In fact, if you look at the summarized data from 2006 to 2010, you will see that the **on-base percentage** in First Pitch Strike plate appearances (.279) is about the same as the **batting average** in First Pitch Ball plate appearances and the OBP in First Pitch Ball plate appearances if a “robust” .394, which is All-Star-quality good (or bad, from the pitcher’s perspective). Runners simply do not get on base much after a First Pitch Strike.

An additional thing to consider is that many plate appearances that are resolved after one pitch are swings that occur when the batter thinks he’s gotten “his pitch,” that is when the pitch is in the location where the batter is looking for a pitch to hit. This means that those first pitch swings resolve plate appearances often happen when the batter thinks he has the best chance of doing something with the pitch. I can’t quantify how often this happens, but I *can *point out that batters are said to approach the first pitch in such a way.

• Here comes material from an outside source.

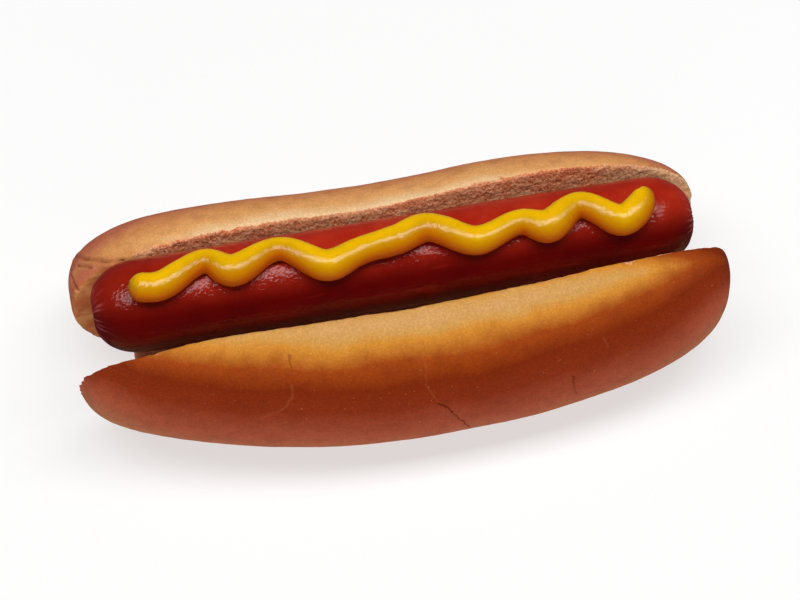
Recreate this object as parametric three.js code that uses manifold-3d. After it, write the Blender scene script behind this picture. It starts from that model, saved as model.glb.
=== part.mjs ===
import * as THREE from 'three';
import Module from 'manifold-3d';

// A hot dog: an opened soft bun holding one frankfurter with a wavy line of mustard.
// Millimetres. +X runs along the bun, +Y goes to its higher far side, +Z is up.
// The bun is one loaf, split along its length and opened about its uncut underside.

const wasm = await Module();
wasm.setup();

// Frankfurter: a straight link whose axis lies a little askew in the bun
const sausageLength = 152;
const sausageRadius = 11.5;
const sausageCapLength = 13;
const sausageCapRoundness = 2.3;
const sausageDimpleDepth = 1.1;
const sausageDimpleRadius = 2.4;
const sausageTurn = -0.011;
const sausageFall = -0.029;
const sausageAlong = 0.8;
const sausageAside = -0.7;
const sausageSeat = 0.1;
const sausageRings = 15;
const sausageSides = 40;

// Loaf before it is split
const loafHalfWidth = 24.4;
const loafHalfHeight = 21;
const loafMiddle = 0.8;
const loafSectionRoundness = 2.2;
const loafPlanRoundness = 2.85;
const loafRings = 38;
const loafSides = 28;

// Knife cut: its distance from the loaf's middle plane drifts from one side to the other
const knifeMiddle = 1.6;
const knifeDrift = 5.4;
const knifeBend = -51;
const knifeReach = 33;
const knifeSteps = 26;
const blockSize = 100;

// The two halves, leant apart. away and rise place the middle of the cut face from the
// sausage, lean is the angle from upright, depth is the reach of the loaf below that middle,
// reach is half the length. splay bends the left tip outward, bow the middle. tilt lowers one
// end of the lip and sag its middle. The roundness values shape the ends as seen square to the
// cut face.
const nearHalf = {
  lean: 14.4, away: 12.4, rise: -13.2, depth: 20.8, reach: 82.5, splay: 1.7, bow: 1.7,
  tilt: -0.008, sag: 1.4, sagReach: 45,
  topLeft: 8, topRight: 6.8, bottomLeft: 2.85, bottomRight: 2.85,
};
const farHalf = {
  lean: 16.5, away: 13.1, rise: -10.7, depth: 26.4, reach: 80.7, splay: 0.3, bow: 0,
  tilt: -0.009, sag: 3.2, sagReach: 29,
  topLeft: 3.3, topRight: 2.7, bottomLeft: 2.05, bottomRight: 3.8,
};
const splayStart = -40;
const splayReach = 40;
const bowMiddle = 12;
const bowReach = 41;

// Uncut underside that joins the halves and carries the sausage
const keelHalfLength = 70;
const keelHalfWidth = 22;
const keelTop = -7;
const keelBottom = -39.4;
const keelMiddle = 3.5;
const keelRoundness = 2.6;
const restDepth = 0.9;

const breadGap = 0.3;

// Mustard: the crests and dips of its line, as the place along the sausage, the place
// across its top and half the width of the bead, up to the drawn-out tip at the right
const mustardRoute = [
  [-66.5, -1.9, 3.6], [-58.8, -2.8, 3.7], [-47.1, 1.2, 3.2], [-41.2, -2.1, 4], [-28.9, 1.3, 3.1],
  [-18.4, -4.2, 3.9], [-9.4, -2.2, 3.4], [-0.3, -1.2, 3.8], [7.5, 0.5, 3.7], [18.8, -4.1, 3.7],
  [30.5, -1.6, 3.2], [36.9, -3.6, 4.2], [45.8, 0, 3.4], [55.3, -4.8, 3.9], [61.2, -2.1, 3.7],
  [62.5, 1.2, 1.2],
];
const mustardSeat = 0.55;
const mustardHeight = 0.88;
const mustardTipLift = 1.6;
const mustardTipReach = 5;
const mustardRings = 94;
const mustardSides = 14;

const crustColour = 0xc07a3c;
const sausageColour = 0x8e1a10;
const mustardColour = 0xe0a800;
const crustRoughness = 0.7;
const sausageRoughness = 0.25;
const mustardRoughness = 0.3;

// Closed skin over rings of points, each ring turning from +Y to +Z as seen from +X
function skin(rings) {
  const sides = rings[0].length;
  const points = rings.flat();
  const faces = [];
  for (let i = 0; i + 1 < rings.length; i += 1) {
    for (let j = 0; j < sides; j += 1) {
      const a = i * sides + j;
      const b = i * sides + (j + 1) % sides;
      faces.push(a, b, a + sides, b, b + sides, a + sides);
    }
  }
  const lastRing = (rings.length - 1) * sides;
  const first = points.length;
  const last = first + 1;
  points.push(centreOf(rings[0]), centreOf(rings[rings.length - 1]));
  for (let j = 0; j < sides; j += 1) {
    const next = (j + 1) % sides;
    faces.push(first, next, j, last, lastRing + j, lastRing + next);
  }
  return solidOf(points, faces);
}

function centreOf(ring) {
  const sum = new THREE.Vector3();
  for (const p of ring) sum.add(p);
  return sum.divideScalar(ring.length);
}

function solidOf(points, faces) {
  return new wasm.Manifold(new wasm.Mesh({
    numProp: 3,
    vertProperties: new Float32Array(points.flatMap((p) => [p.x, p.y, p.z])),
    triVerts: new Uint32Array(faces),
  }));
}

// Share of the full size left at u of the way from the middle to the end
function rounded(u, roundness) {
  return (1 - Math.min(Math.abs(u), 1) ** roundness) ** (1 / roundness);
}

// Point on a ring with separate reaches up and down
function sectionPoint(angle, roundness) {
  const power = 2 / roundness;
  const c = Math.cos(angle);
  const s = Math.sin(angle);
  return [Math.sign(c) * Math.abs(c) ** power, Math.sign(s) * Math.abs(s) ** power];
}

// Positions from one end to the other, closer together towards both ends
function spread(count, reach) {
  const places = [];
  for (let i = 0; i < count; i += 1) {
    places.push(reach * Math.sin(Math.PI * ((i + 0.5) / count - 0.5)));
  }
  return places;
}

// Distance of the knife cut from the loaf's middle plane
function knifeAt(x) {
  return knifeMiddle - knifeDrift * Math.tanh((x - knifeBend) / knifeReach);
}

// The whole loaf, with +Y up along the cut face and +Z towards the near side
function loaf(half) {
  const rings = spread(loafRings, half.reach).map((along) => {
    const u = along / half.reach;
    const left = along < 0;
    const up = loafHalfHeight * rounded(u, left ? half.topLeft : half.topRight);
    const down = half.depth * rounded(u, left ? half.bottomLeft : half.bottomRight);
    const out = loafHalfWidth * rounded(u, loafPlanRoundness);
    const ring = [];
    for (let j = 0; j < loafSides; j += 1) {
      const [c, s] = sectionPoint((2 * Math.PI * j) / loafSides, loafSectionRoundness);
      ring.push(new THREE.Vector3(loafMiddle + along, c * (c > 0 ? up : down), s * out));
    }
    return ring;
  });
  return skin(rings);
}

// Block that fills the near side of the knife cut
function knifeBlock() {
  const shape = new THREE.Shape();
  shape.moveTo(blockSize, blockSize);
  shape.lineTo(-blockSize, blockSize);
  for (let i = 0; i <= knifeSteps; i += 1) {
    const x = blockSize * ((2 * i) / knifeSteps - 1);
    shape.lineTo(x, knifeAt(x));
  }
  const geometry = new THREE.ExtrudeGeometry(shape, { depth: 2 * blockSize, bevelEnabled: false });
  geometry.translate(0, 0, -blockSize);
  geometry.rotateX(Math.PI / 2);
  return solidFrom(geometry);
}

// Solid from an unindexed geometry, its corners welded
function solidFrom(geometry) {
  const places = new Map();
  const points = [];
  const faces = [];
  const position = geometry.getAttribute('position');
  for (let i = 0; i < position.count; i += 1) {
    const p = new THREE.Vector3().fromBufferAttribute(position, i);
    const key = p.toArray().map((value) => value.toFixed(5)).join();
    if (!places.has(key)) {
      places.set(key, points.length);
      points.push(p);
    }
    faces.push(places.get(key));
  }
  return solidOf(points, faces);
}

// Moves every corner of a solid
function warped(solid, move) {
  const mesh = solid.getMesh();
  const points = [];
  for (let i = 0; i < mesh.vertProperties.length; i += mesh.numProp) {
    points.push(move(...mesh.vertProperties.slice(i, i + 3)));
  }
  return solidOf(points, [...mesh.triVerts]);
}

// Leans one half about the underside and sets it beside the sausage. side is -1 for the
// near half and 1 for the far one.
function leaned(solid, half, side) {
  const lean = THREE.MathUtils.degToRad(half.lean);
  return warped(solid, (x, t, o) => {
    const bend = Math.max((splayStart - x) / splayReach, 0) ** 2;
    const bow = half.bow * Math.exp(-(((x - bowMiddle) / bowReach) ** 2));
    const out = -side * (o - knifeAt(x)) + half.away + half.splay * bend + bow;
    const top = Math.max(t, 0) / loafHalfHeight;
    const sag = half.sag * Math.exp(-((x / half.sagReach) ** 2)) + half.tilt * x;
    const up = t + half.rise - sag * top;
    return new THREE.Vector3(
      x,
      side * (up * Math.sin(lean) + out * Math.cos(lean)),
      up * Math.cos(lean) - out * Math.sin(lean),
    );
  });
}

function keel() {
  const height = (keelTop - keelBottom) / 2;
  const rings = spread(loafRings, keelHalfLength).map((along) => {
    const share = rounded(along / keelHalfLength, keelRoundness);
    const ring = [];
    for (let j = 0; j < loafSides; j += 1) {
      const [c, s] = sectionPoint((2 * Math.PI * j) / loafSides, keelRoundness);
      const y = c * share * keelHalfWidth;
      const z = keelBottom + height + s * share * height;
      ring.push(new THREE.Vector3(keelMiddle + along, y, z));
    }
    return ring;
  });
  return skin(rings);
}

const axis = new THREE.Vector3(1, sausageTurn, sausageFall).normalize();
const across = new THREE.Vector3(0, 0, 1).cross(axis).normalize();
const above = new THREE.Vector3().crossVectors(axis, across);

// Point beside the sausage's axis, at a distance from it and an angle from its top
function besideSausage(along, distance, angle) {
  return new THREE.Vector3(sausageAlong, sausageAside, sausageSeat)
    .addScaledVector(axis, along)
    .addScaledVector(across, distance * Math.sin(angle))
    .addScaledVector(above, distance * Math.cos(angle));
}

// The sausage, or with a margin the room that it takes up
function sausage(margin) {
  const barrel = sausageLength / 2 - sausageCapLength;
  const power = 2 / sausageCapRoundness;
  const profile = [];
  for (let i = 0; i < sausageRings; i += 1) {
    const angle = (Math.PI / 2) * (1 - (i + 0.5) / sausageRings);
    const radius = sausageRadius * Math.cos(angle) ** power + margin;
    const dimple = sausageDimpleDepth * Math.exp(-((radius / sausageDimpleRadius) ** 2));
    const end = barrel + (sausageCapLength + margin) * Math.sin(angle) ** power - dimple;
    profile.push([end, radius]);
  }
  const places = [
    ...profile.map(([end, radius]) => [-end, radius]),
    [0, sausageRadius + margin],
    ...profile.reverse(),
  ];
  return skin(places.map(([along, radius]) => {
    const ring = [];
    for (let j = 0; j < sausageSides; j += 1) {
      ring.push(besideSausage(along, radius, Math.PI / 2 - (2 * Math.PI * j) / sausageSides));
    }
    return ring;
  }));
}

// Bead laid along the route, its ends rounded and its last point lifted off
function mustard() {
  const route = new THREE.CatmullRomCurve3(mustardRoute.map((stop) => new THREE.Vector3(...stop)));
  const total = route.getLength();
  const startWidth = mustardRoute[0][2];
  const rings = [];
  for (let i = 0; i < mustardRings; i += 1) {
    const t = (i + 0.5) / mustardRings;
    const stop = route.getPointAt(t);
    const drawn = Math.min((t * total) / startWidth, 1);
    const half = stop.z * Math.sqrt(1 - (1 - drawn) ** 2);
    const toTip = Math.min((1 - t) * total / mustardTipReach, 1);
    const lift = mustardTipLift * (1 - toTip) ** 2;
    const seat = sausageRadius + breadGap + mustardSeat * half + lift;
    const angle = stop.y / sausageRadius;
    const middle = besideSausage(stop.x, seat, angle);
    const up = besideSausage(stop.x, seat + 1, angle).sub(middle);
    const heading = route.getTangentAt(t);
    const sideways = besideSausage(0, 1, angle + Math.PI / 2).sub(besideSausage(0, 0, 0));
    const forward = axis.clone().multiplyScalar(heading.x).addScaledVector(sideways, heading.y);
    const beside = new THREE.Vector3().crossVectors(up, forward.normalize());
    const ring = [];
    for (let j = 0; j < mustardSides; j += 1) {
      const turn = (2 * Math.PI * j) / mustardSides;
      ring.push(middle.clone()
        .addScaledVector(beside, half * Math.cos(turn))
        .addScaledVector(up, mustardHeight * half * Math.sin(turn)));
    }
    rings.push(ring);
  }
  return skin(rings).subtract(sausage(breadGap));
}

// Bun: both halves and the underside joined, hollowed for the sausage, with a flat to rest on
function bun() {
  const block = knifeBlock();
  const near = leaned(loaf(nearHalf).intersect(block), nearHalf, -1);
  const far = leaned(loaf(farHalf).subtract(block), farHalf, 1);
  const whole = near.add(far).add(keel()).subtract(sausage(breadGap));
  return whole.trimByPlane([0, 0, 1], keelBottom + restDepth);
}

function meshOf(name, solid, colour, roughness) {
  const { vertProperties, triVerts } = solid.getMesh();
  const geometry = new THREE.BufferGeometry();
  geometry.setAttribute('position', new THREE.BufferAttribute(new Float32Array(vertProperties), 3));
  geometry.setIndex(new THREE.BufferAttribute(new Uint32Array(triVerts), 1));
  geometry.computeVertexNormals();
  const mesh = new THREE.Mesh(geometry, new THREE.MeshStandardMaterial({ color: colour, roughness }));
  mesh.name = name;
  return mesh;
}

const hotDog = new THREE.Group();
hotDog.add(
  meshOf('bun', bun(), crustColour, crustRoughness),
  meshOf('sausage', sausage(0), sausageColour, sausageRoughness),
  meshOf('mustard', mustard(), mustardColour, mustardRoughness),
);

// The origin is the middle of the underside of the whole
const room = new THREE.Box3().setFromObject(hotDog);
const middle = room.getCenter(new THREE.Vector3());
for (const mesh of hotDog.children) mesh.geometry.translate(-middle.x, -middle.y, -room.min.z);

export default hotDog;
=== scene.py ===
import math

import bmesh
import bpy
import numpy as np
from mathutils import Matrix, Vector, noise
from mathutils.kdtree import KDTree


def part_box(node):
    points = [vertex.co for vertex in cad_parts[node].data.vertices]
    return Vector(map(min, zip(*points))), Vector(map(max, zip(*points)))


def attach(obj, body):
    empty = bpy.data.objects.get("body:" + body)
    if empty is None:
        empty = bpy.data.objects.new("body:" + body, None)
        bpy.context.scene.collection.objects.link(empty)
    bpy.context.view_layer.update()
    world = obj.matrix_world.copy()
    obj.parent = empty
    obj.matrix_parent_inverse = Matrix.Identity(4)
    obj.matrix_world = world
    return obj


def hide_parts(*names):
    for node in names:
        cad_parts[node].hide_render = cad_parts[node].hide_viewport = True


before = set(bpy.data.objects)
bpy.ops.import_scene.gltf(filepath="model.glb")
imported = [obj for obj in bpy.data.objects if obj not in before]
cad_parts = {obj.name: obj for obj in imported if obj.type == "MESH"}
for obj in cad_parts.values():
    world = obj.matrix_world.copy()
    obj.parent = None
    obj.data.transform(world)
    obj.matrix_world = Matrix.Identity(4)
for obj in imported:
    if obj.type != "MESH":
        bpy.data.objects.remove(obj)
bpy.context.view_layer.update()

# A hot dog dressed over its CAD frame. Shapes are worked out in millimetres about a datum on
# the sausage's axis, and the frame says where that datum is.

MM = 0.001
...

Results obviously vary from batter to batter. After all, some guys don’t mind hitting with two strikes. Others mess up in 3-1 situations. But, *as a general rule*, the First Pitch Strike seems to be the best pitch to throw.

On the other hand, James Shields’ 2010 provides perhaps the most obvious counterexample/counterargument to what I’ve said, but still…the numbers are pretty conclusive.